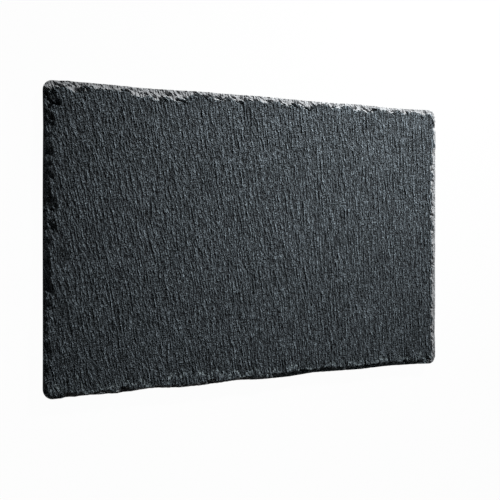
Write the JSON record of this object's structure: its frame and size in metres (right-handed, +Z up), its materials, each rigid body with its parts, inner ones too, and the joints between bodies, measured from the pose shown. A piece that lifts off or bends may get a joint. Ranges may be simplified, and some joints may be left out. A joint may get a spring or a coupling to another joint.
{
  "type": "slate serving board",
  "caption": "Rectangular serving board of split natural slate with hand-flaked edges, resting on rubber feet stuck on with foam discs.",
  "frame": {"origin": "middle of the board's footprint, on the plane that the four feet rest on", "axes": "+X along the long side towards the right end as seen in the picture, +Y across the board towards the rear edge (the picture's upper edge), +Z up out of the serving face"},
  "size_m": [0.3, 0.2, 0.008],
  "materials": {
    "slate": "matte",
    "foot_rubber": "matte",
    "foam_tape": "matte"
  },
  "bodies": {
    "root": {"slate_plate": "slate", "foot_front_left": "foot_rubber", "foot_front_right": "foot_rubber", "foot_rear_left": "foot_rubber", "foot_rear_right": "foot_rubber", "adhesive_front_left": "foam_tape", "adhesive_front_right": "foam_tape", "adhesive_rear_left": "foam_tape", "adhesive_rear_right": "foam_tape"}
  },
  "joints": []
}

· · ·

From the listing above, reproduce all the lines exactly.

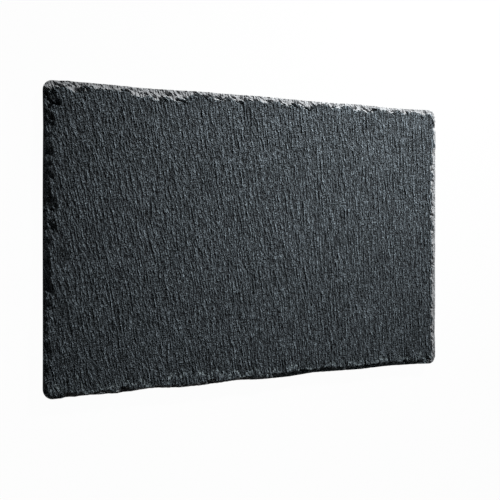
Write the JSON record of this object's structure: its frame and size in metres (right-handed, +Z up), its materials, each rigid body with its parts, inner ones too, and the joints between bodies, measured from the pose shown. A piece that lifts off or bends may get a joint. Ranges may be simplified, and some joints may be left out. A joint may get a spring or a coupling to another joint.
{
  "type": "slate serving board",
  "caption": "Rectangular serving board of split natural slate with hand-flaked edges, resting on rubber feet stuck on with foam discs.",
  "frame": {"origin": "middle of the board's footprint, on the plane that the four feet rest on", "axes": "+X along the long side towards the right end as seen in the picture, +Y across the board towards the rear edge (the picture's upper edge), +Z up out of the serving face"},
  "size_m": [0.3, 0.2, 0.008],
  "materials": {
    "slate": "matte",
    "foot_rubber": "matte",
    "foam_tape": "matte"
  },
  "bodies": {
    "root": {"slate_plate": "slate", "foot_front_left": "foot_rubber", "foot_front_right": "foot_rubber", "foot_rear_left": "foot_rubber", "foot_rear_right": "foot_rubber", "adhesive_front_left": "foam_tape", "adhesive_front_right": "foam_tape", "adhesive_rear_left": "foam_tape", "adhesive_rear_right": "foam_tape"}
  },
  "joints": []
}